Today the red brick church and the stone church silently face each other just north of the railroad tracks. They are vestiges of a country with deep social and historical differences which resulted in a horrible fratricidal conflict known as the Civil War. On the east side of Broadway was the Methodist Episcopal Church South. Originally it was a wooden exterior. In 1913 an explosion of the gas furnace distroyed the entire building while an evening service was in progess. No one was killed. One year later (1914) the new brick building was completed. On the west side of Broadway the first Methodist Episcopal Church was built; It was a small frame building built on land given by the Frick family. Later the stone church was built, made of carthage stone. It was dedicated in 1915.

In 1939 the merger of both elements of Methodism occurred. The demoninations became known as the Methodist Church. The members of the stone church closed their doors and begin to worship in and with the members of the red brick church. Most parishioners excepted this merger, but some refused to worship together. They worshiped together in the brick church for nineteen years.*

In 1958 a new Methodist Church was built at 15th and Harding where services are held yet today.

Another merger took place in 1968. The Evangelical United Brethren Church, historically German speaking people of Methodist leanings, joined with the Methodist. The church again assumed a new name, The United Methodist Church.

Next time you drive down Broadway, observe the two old time-worn churches. The brick church (south) has the windows knocked out and is a state of general decay. This stone church (north) is presently being occupied by the Seventh Day Adventist.

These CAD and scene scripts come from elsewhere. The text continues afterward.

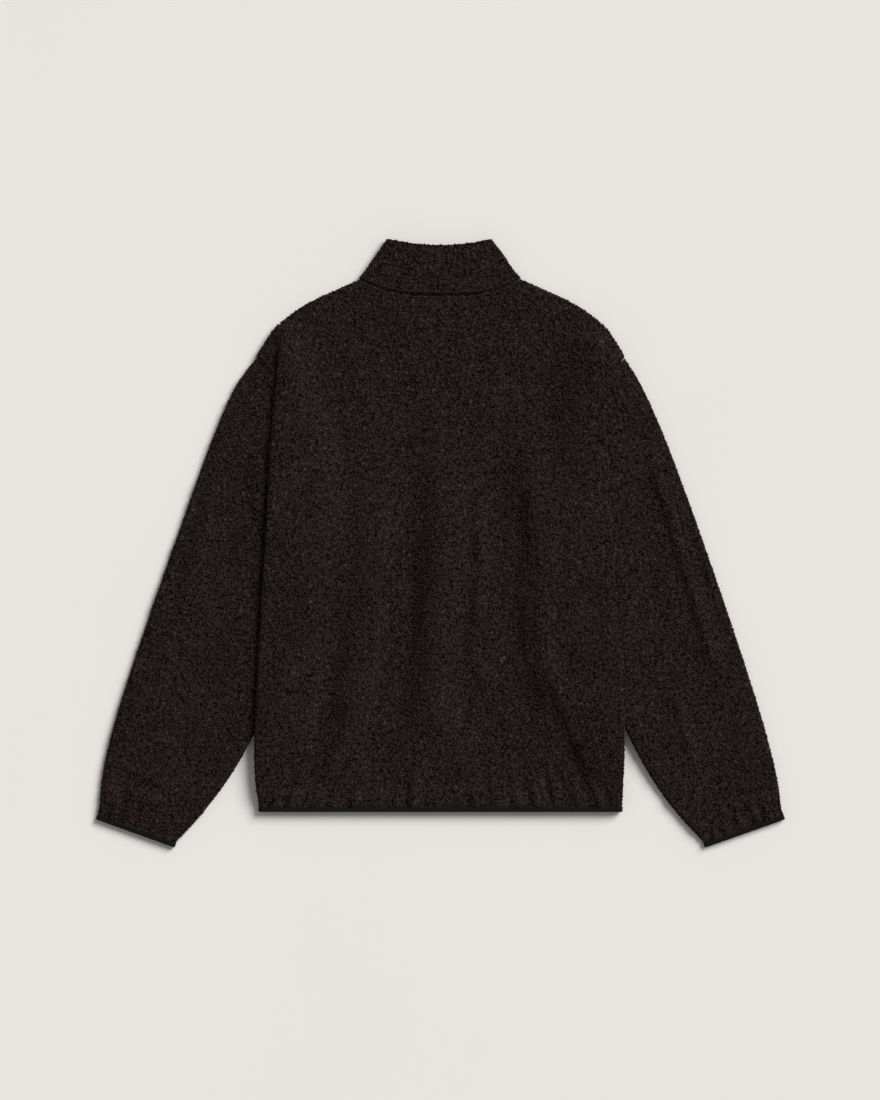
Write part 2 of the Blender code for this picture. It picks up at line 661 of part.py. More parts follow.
def binding(name, loop, outward):
    """A folded strip round an open edge: a U section swept along the loop of the edge's points."""
    tangents = np.roll(loop, -1, axis=0) - np.roll(loop, 1, axis=0)
    normals = np.cross(tangents, outward)
    normals /= np.linalg.norm(normals, axis=1, keepdims=True)
    outer = EDGE_CLOTH / 2 + BINDING_CLEAR + BINDING
    inner = EDGE_CLOTH / 2 + BINDING_CLEAR
    end = BINDING_CLEAR + BINDING
    section = [(-BINDING_HEIGHT, outer), (end, outer), (end, -outer), (-BINDING_HEIGHT, -outer),
               (-BINDING_HEIGHT, -inner), (BINDING_CLEAR, -inner), (BINDING_CLEAR, inner),
               (-BINDING_HEIGHT, inner)]
    points = []
    faces = []
    count = len(section)
    for place, normal in zip(loop, normals):
        points += [place + np.asarray(outward) * out + normal * up for out, up in section]
    for i in range(len(loop)):
        n = (i + 1) % len(loop)
        for k in range(count):
            m = (k + 1) % count
            faces.append([i * count + k, n * count + k, n * count + m, i * count + m])
    return mesh_object(name, np.array(points), faces, BLACK_ELASTIC, roughness=0.6)


def hem_binding():
    back, _ = panel_grid(True)
    front, _ = panel_grid(False)
    turned = FOLD_STEPS + INWARD_STEPS + END_STEPS + STUB_STEPS
    top = back[0]
    keep = list(range(turned + 1)) + list(range(turned + 5, len(top) - turned - 5, 5))
    keep += list(range(len(top) - turned - 1, len(top)))
    bottom = front[0][::-1]
    loop = np.concatenate([top[keep], bottom[1:-1]])
    return binding("hem_binding", loop, (0.0, -1.0, 0.0))


def cuff_binding(side):
    ring = np.array(sleeve_section(1.0, side))
    outer = along_edge(SLEEVE_OUTER, 1.0, side)
    inner = along_edge(SLEEVE_INNER, 1.0, side)
    across = (outer - inner) / np.linalg.norm(outer - inner)
    outward = np.array([across[1], -across[0], 0.0])
    if side == 1:
        ring[:, 0] *= -1.0
        outward[0] *= -1.0
        ring = ring[::-1]
    name = "cuff_binding_left" if side == 1 else "cuff_binding_right"
    return binding(name, ring, outward)


def prism(name, outline, axis, low, high, colour, roughness=0.9, metallic=0.0):
    """A closed outline extruded between two places along one axis."""
    points = []
    for place in (low, high):
        for a, b in outline:
            spot = [a, b]
            spot.insert(axis, place)
            points.append(spot)
    count = len(outline)
    faces = [list(range(count))[::-1], list(range(count, 2 * count))]
    faces += [[k, (k + 1) % count, count + (k + 1) % count, count + k] for k in range(count)]
    if axis == 1:
        faces = [face[::-1] for face in faces]
    return mesh_object(name, np.array(points), faces, colour, roughness, metallic)


def zip_tape(name, sign):
    inner = CHAIN_HALF + SEAM_GAP
    xs = sorted((sign * inner, sign * TAPE_OUTER))
    outline = [(xs[0], TAPE_BOTTOM), (xs[1], TAPE_BOTTOM), (xs[1], TAPE_TOP), (xs[0], TAPE_TOP)]
    return prism(name, outline, 1, ZIP_BOTTOM_Y - 8.0, CHAIN_END_Y, TAPE_BLACK)


def zip_chain():
    chamfer = 0.8
    outline = [(-CHAIN_HALF + chamfer, CHAIN_BOTTOM), (CHAIN_HALF - chamfer, CHAIN_BOTTOM),
               (CHAIN_HALF, CHAIN_BOTTOM + chamfer), (CHAIN_HALF, CHAIN_TOP - chamfer),
               (CHAIN_HALF - chamfer, CHAIN_TOP), (-CHAIN_HALF + chamfer, CHAIN_TOP),
               (-CHAIN_HALF, CHAIN_TOP - chamfer), (-CHAIN_HALF, CHAIN_BOTTOM + chamfer)]
    return prism("zip_chain", outline, 1, ZIP_BOTTOM_Y + 2.0, CHAIN_END_Y, TAPE_BLACK, 0.5)


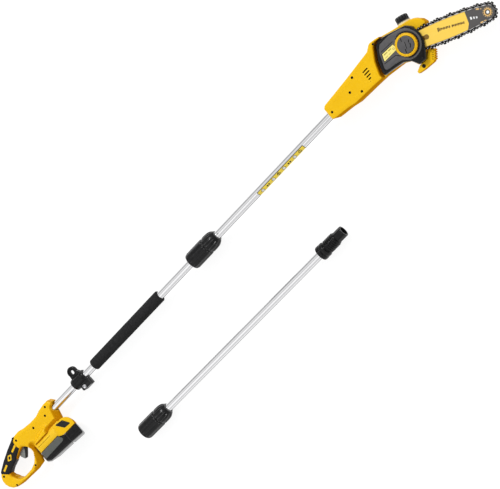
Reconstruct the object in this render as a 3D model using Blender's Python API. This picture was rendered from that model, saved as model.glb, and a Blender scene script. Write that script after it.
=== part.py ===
"""Cordless pole saw with a spare extension section, lying on its side.

Every length below is in millimetres in the saw's own frame: X runs along the pole towards the
cutting head, Y towards the saw's upper edge, Z up from the surface it lies on, with the pole's
axis at Y = Z = 0.  The "saw" empty moves that frame so that the finished object's origin is the
bottom centre of its bounding box.
"""

import math

import bmesh
import bpy
from mathutils import Matrix, Vector
from mathutils.geometry import tessellate_polygon

MM = 0.001
GAP = 0.3
SAW_ORIGIN = (-86.0, 110.0, 38.0)

# Pole
TUBE_R = 12.0
TUBE_WALL = 1.2
LOWER_TUBE = (-735.0, 20.4)
UPPER_TUBE = (112.3, 700.0)
FOAM = (-457.0, -140.0)
FOAM_R = 18.5
CABLE_R = 3.0

# Threaded coupling between two sections: x is where the nut's open end stands
COLLAR_X = 9.0
NUT_LENGTH = 70.0
NUT_R = 27.0
CAP_LENGTH = 45.0
FLANGE_R = 22.8
THREAD_R = 20.8
PLUG_R = 17.0

# Spare extension section, parallel to the pole
EXT_AXIS = (-247.0, -11.0)
EXT_COLLAR_X = -487.0
EXT_PLUG_X = 312.0

# Handle
SIDE_Z = -38.0
HANDLE_HALF = 18.0
PAD = 2.0
WALL = 2.5
TRIGGER_PIVOT = (-836.0, -5.0)
BATTERY_HALF = 36.5
RAIL_HALF = 25.0

# Cutting head
HEAD_TOP = 28.0
PLATE_TOP = 6.0
COVER_TOP = 32.0
STUD = (910.0, -23.5)
BAR_TILT = math.radians(-23.8)
BAR_Z = 13.0
BAR_HALF_THICK = 2.0
BAR_HALF_WIDTH = 26.5
BAR_CROWN = 0.00055
BAR_WIDEST = 110.0
BAR_TAIL = -18.0
NOSE_U = 228.0
SPROCKET_U = -42.0
SPROCKET_R = 16.0
CHAIN_DEPTH = 9.0
CHAIN_HALF_THICK = 3.2
MOTOR_R = 22.0
MOTOR_Z = -6.0
MOTOR_X = (742.0, 788.0)
DIAL_R = 31.5
KNOB_R = 23.6
OIL_CAP_R = 18.0

MATERIALS = {
    "yellow_plastic": ((0.87, 0.52, 0.02, 1), 0.38, 0.0),
    "black_plastic": ((0.02, 0.02, 0.022, 1), 0.35, 0.0),
    "grey_plastic": ((0.12, 0.12, 0.13, 1), 0.5, 0.0),
    "black_rubber": ((0.025, 0.025, 0.027, 1), 0.8, 0.0),
    "black_foam": ((0.03, 0.03, 0.032, 1), 0.95, 0.0),
    "aluminium": ((0.82, 0.83, 0.85, 1), 0.28, 1.0),
    "steel": ((0.55, 0.55, 0.57, 1), 0.3, 1.0),
    "dark_steel": ((0.07, 0.07, 0.075, 1), 0.4, 0.9),
    "brass": ((0.75, 0.55, 0.22, 1), 0.35, 1.0),
    "printed_bar": ((0.85, 0.6, 0.12, 1), 0.35, 0.2),
}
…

Citizens of Oak Grove witnessed the Reconstruction, The Spanish American War, World War I and World War II. They have experienced the Great Depression and the period of great prosperity after World War II. The Korean and Viet Nam Wars occupied it's citizens, then on September 11th our world was ratically changed by the crashes of the jetliners into the World Trade Towers, the Pentagon and in Pennsylvania.

These churches have withstood the momentous changes since their origins of 1881 and 1887. Not many towns have these bold monuments and reminders of our changing times. The stone church and the brick church have been good companions for us all. Let us charish them and appreciate what they have given.


Daniel Baer
Oak Grove Historical Society

* The Broadway Baptist Church worshiped in the brick building from 1959 to 1981.


Note: Since this article has been written the red brick church has been demolished.